Determined not go down peacefully or graciously, McDaniel took the stage on election night to denounce the outrage committed by the voters of Mississippi. Declaring that the GOP is “not the party of Reagan”, he decried the scandalous politics that had led to his defeat. “We have to be absolutely certain,” he intoned, “that the Republican primary was won by Republican voters.” While McDaniel would certainly have better chances if he were able to pick and choose the voters, this was not an election restricted solely to Republicans. Mississippi doesn’t even require party registration in the first place. Evidently seeing Cochran’s efforts to convince people to vote for him as some betrayal of democracy, he deplored these nefarious tactics, saying Cochran had won by “once again compromising. By once again reaching across the aisle. By once again abandoning the conservative movement.” Assured of the righteousness of his cause, McDaniel seemed comfortable in his contempt of the 191,000 voters who had exercised their democratic right that evening and opposed his candidacy.
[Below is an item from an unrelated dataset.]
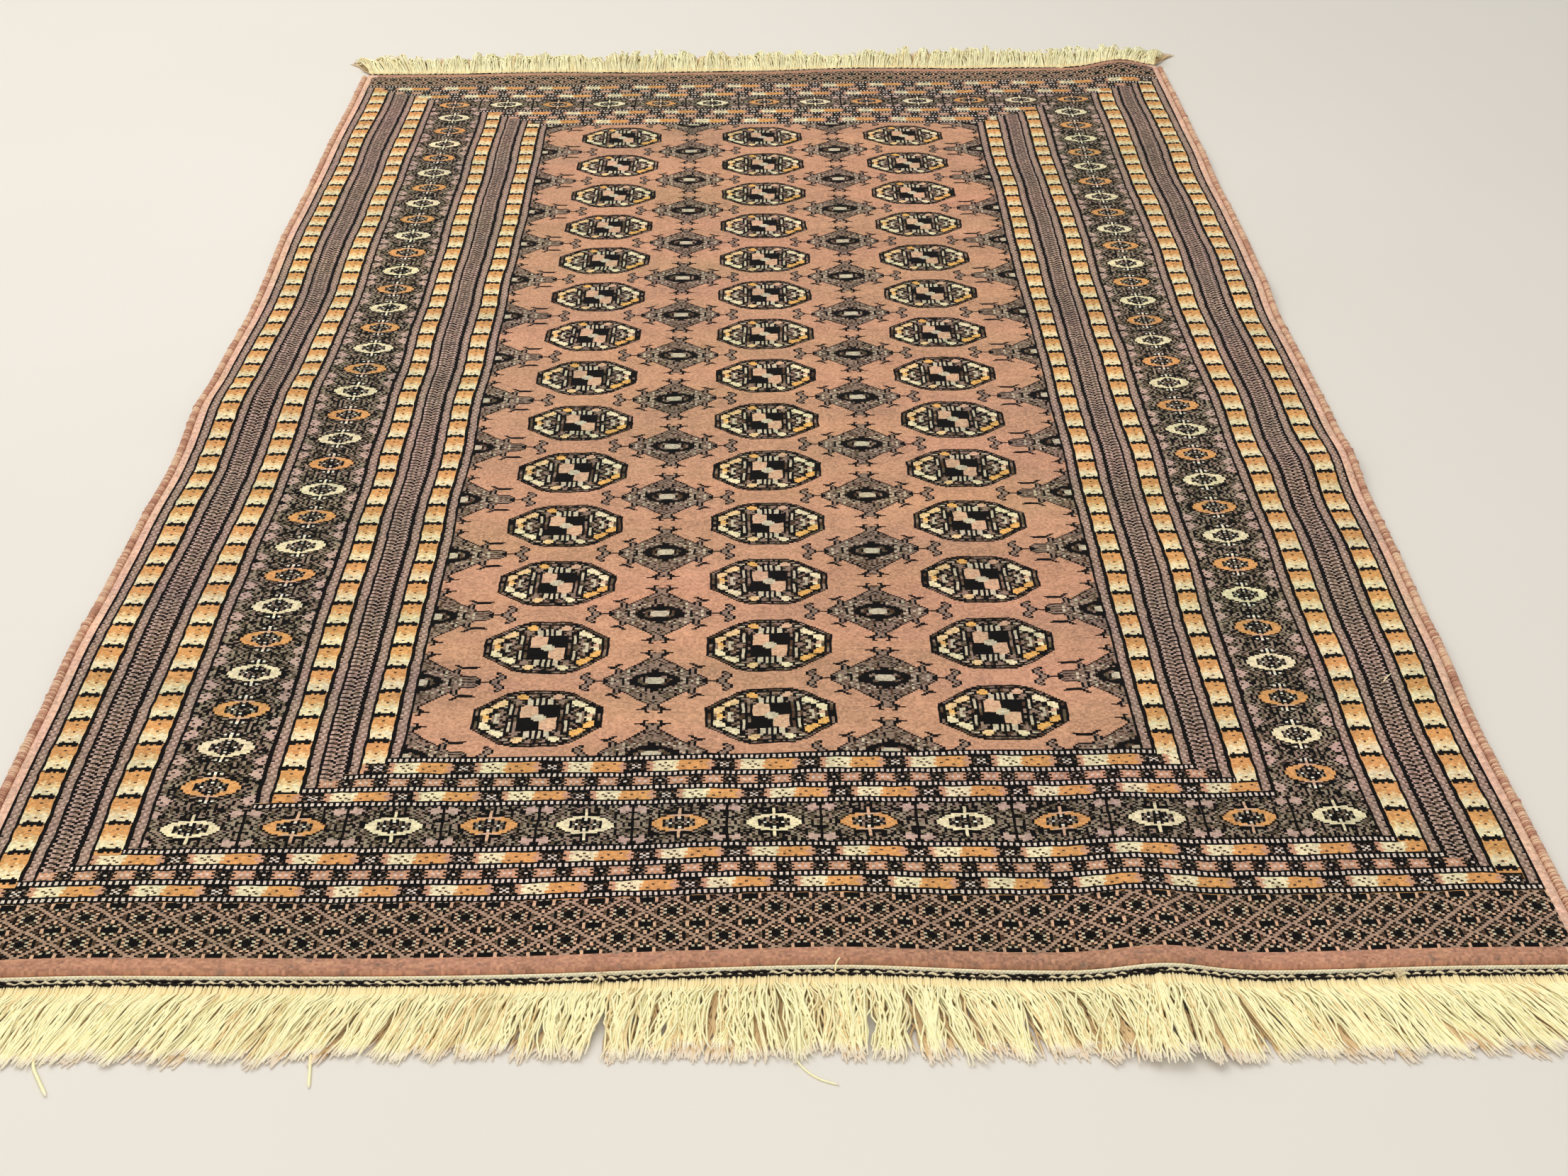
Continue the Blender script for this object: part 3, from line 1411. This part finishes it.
@dataclass
class SideCord:
    """A cord down one long side with wool wound over it, turn by turn, thick and thin.

    Attributes:
        layout: How the rug lies.
        side: Which side.
        core: The radius of the cord inside.
        yarn: The radius of the wool.
        turns: How many turns of wool there are.
    """

    layout: Layout
    side: Side
    core: float = 3.0
    yarn: float = 1.15
    turns: int = 760

    def turn(self, chance: random.Random, middle: float, y: float) -> Strand:
        """Winds one turn of wool over the cord.

        Args:
            chance: The seeded source of its own differences.
            middle: The cord's place in X.
            y: The turn's place in Y.

        Returns:
            The turn.
        """
        loose = 1.2 * chance.random() if chance.random() < 0.06 else 0.0
        reach = self.core + 0.35 * chance.random() + loose
        slant, sway = 1.6 * (chance.random() - 0.2), 0.5 * noise.noise(Vector((y / 9, middle, 7)))
        points, radii = [], []
        for step in range(7):
            angle = math.radians(-45 + 45 * step)
            x = middle + sway + self.side.value * reach * math.cos(angle)
            height = self.core + self.yarn + 0.1 + reach * math.sin(angle)
            height = max(height, self.yarn + 0.05)
            points.append(self.layout.place(x, y + slant * (step / 6 - 0.5), height))
            radii.append(self.yarn * (0.85 + 0.3 * chance.random()) / 1000)
        return Strand(points, radii, chance.random())

    def build(self, finish: bpy.types.Material) -> bpy.types.Object:
        """Returns the cord."""
        middle = self.side.value * (PILE_WIDTH / 2 + 0.4 + self.core + self.yarn * 0.6)
        chance = random.Random(11 + self.side.value)
        half = PILE_LENGTH / 2 - 1.5
        core_points = [
            self.layout.place(middle, y, self.core + self.yarn + 0.1) for y in stations([-half, half], 6.0)
        ]
        strands = [Strand(core_points, [self.core / 1000] * len(core_points), 0.3)]
        for index in range(self.turns):
            y = -half + 2 * half * (index + 0.5 + 0.5 * (chance.random() - 0.5)) / self.turns
            strands.append(self.turn(chance, middle, y))
        name = self.side.name.lower()
        return YarnBundle(f"side_cord_{name}", strands).build(finish, f"selvedge_{name}", "selvedge_wool")


@dataclass
class EndWeave:
    """The narrow flat-woven band beyond the pile at one end, with a bright ridge next to the pile."""

    layout: Layout
    end: End
    width: float = 13.0

    def build(self, finish: bpy.types.Material) -> bpy.types.Object:
        """Returns the band."""
        inner = PILE_LENGTH / 2 + 0.3
        rows = [inner + out for out in (0.0, 0.7, 1.4, 2.0, 2.6, 3.2, 3.9, 4.8, 7.0, 10.0, self.width)]
        along = sorted(self.end.value * row for row in rows)
        across = stations([-PILE_WIDTH / 2, PILE_WIDTH / 2], 4.0)

        def top(x: float, y: float) -> float:
            out = abs(y) - inner
            ridge = 3.6 * math.exp(-(((out - 2.3) / 1.5) ** 2))
            return 2.6 + ridge + 0.25 * noise.noise(Vector((x / 6, y / 6, 2.0)))

        mesh = Slab(self.layout, across, along, top).mesh(f"end_weave_{self.end.name.lower()}")
        piece = add_object(f"end_weave_{self.end.name.lower()}", mesh, [finish])
        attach(piece, "root")
        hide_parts(f"kelim_{self.end.name.lower()}")
        return piece


@dataclass
class TwinedLine:
    """Two dark yarns along an end, with a pale one laid between them that dips under in places.

    Attributes:
        layout: How the rug lies.
        end: Which end.
        out: How far the line's middle is from the pile.
        gap: Where the dark yarns break off, and how wide that gap is.
    """

    layout: Layout
    end: End
    out: float = 7.6
    gap: Tuple[float, float] = (468.0, 9.0)

    def dark(self, lane: int) -> List[Strand]:
        """Lays one of the dark yarns, in two lengths.

        Args:
            lane: Which side of the middle it lies on, -1 or 1.

        Returns:
            The yarn's two lengths.
        """
        half = PILE_WIDTH / 2 - 1.0
        middle, wide = self.gap
        strands = []
        for low, high in ((-half, middle - wide / 2), (middle + wide / 2, half)):
            points, radii = [], []
            for x in stations([low, high], 1.6):
                turn = 2 * math.pi * (x / 9.5 + 0.25 * noise.noise(Vector((x / 30, lane, 0))))
                y = self.out + lane * (1.55 + 0.35 * math.sin(turn))
                points.append(self.layout.place(x, self.end.value * (PILE_LENGTH / 2 + 0.3 + y), 4.2 + 0.3 * math.cos(turn)))
                radii.append((1.4 + 0.15 * noise.noise(Vector((x / 5, lane, 3)))) / 1000)
            strands.append(Strand(points, radii))
        return strands

    def pale(self) -> List[Strand]:
        """Lays the pale yarn, which shows in short dashes."""
        half = PILE_WIDTH / 2 - 1.0
        middle, wide = self.gap
        points, radii = [], []
        for x in stations([-half, half], 1.2):
            turn = 2 * math.pi * (x / 8.6 + 0.5 * noise.noise(Vector((x / 25, 5.0, 1))))
            deep = 1.6 * smooth(noise.noise(Vector((x / 42, 2.0, self.end.value))), 0.02, 0.3)
            deep *= smooth(abs(x - middle), wide / 2, wide)
            y = self.out + 0.8 * math.sin(turn)
            height = 4.9 + 0.95 * math.cos(turn) - deep
            points.append(self.layout.place(x, self.end.value * (PILE_LENGTH / 2 + 0.3 + y), height))
            radii.append(1.0 / 1000)
        return [Strand(points, radii)]

    def knot(self, x: float) -> List[Strand]:
        """Ties a small pale knot with frayed ends over the line.

        Args:
            x: Its place.

        Returns:
            Its short yarns.
        """
        chance = random.Random(int(x))
        strands = []
        for _ in range(7):
            turn, reach = 2 * math.pi * chance.random(), 3.0 + 4.0 * chance.random()
            points = []
            for step in range(5):
                at = step / 4
                side = x + math.cos(turn + at) * reach * at
                y = self.out + math.sin(turn + at) * reach * at
                height = 6.0 + 1.6 * math.sin(math.pi * at)
                points.append(self.layout.place(side, self.end.value * (PILE_LENGTH / 2 + 0.3 + y), height))
            strands.append(Strand(points, [0.8 / 1000] * 5, chance.random()))
        return strands

    def build(self, dark: bpy.types.Material, pale: bpy.types.Material) -> List[bpy.types.Object]:
        """Returns the dark yarns and the pale one."""
        name = self.end.name.lower()
        knots = self.knot(-130.0) + self.knot(462.0) if self.end is End.NEAR else []
        return [
            YarnBundle(f"twined_dark_{name}", self.dark(-1) + self.dark(1)).build(dark, f"twined_line_{name}", "twined_yarn"),
            YarnBundle(f"twined_pale_{name}", self.pale() + knots).build(pale, f"twined_line_{name}", "twined_yarn"),
        ]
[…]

McDaniel can manufacture outrage over the outcome of the election, but the reality is that Cochran ran a better campaign over the past three weeks and convinced a majority of voters, be they Democrats or Republicans, to vote for him. This is not an affront to the democratic process; this is the democratic process. Chris McDaniel seems to think he was entitled to a Senate seat because he attracted the support of one wing of one party. Perhaps he should take a page from Cochran’s playbook and realize that elections are rarely won by exclusion.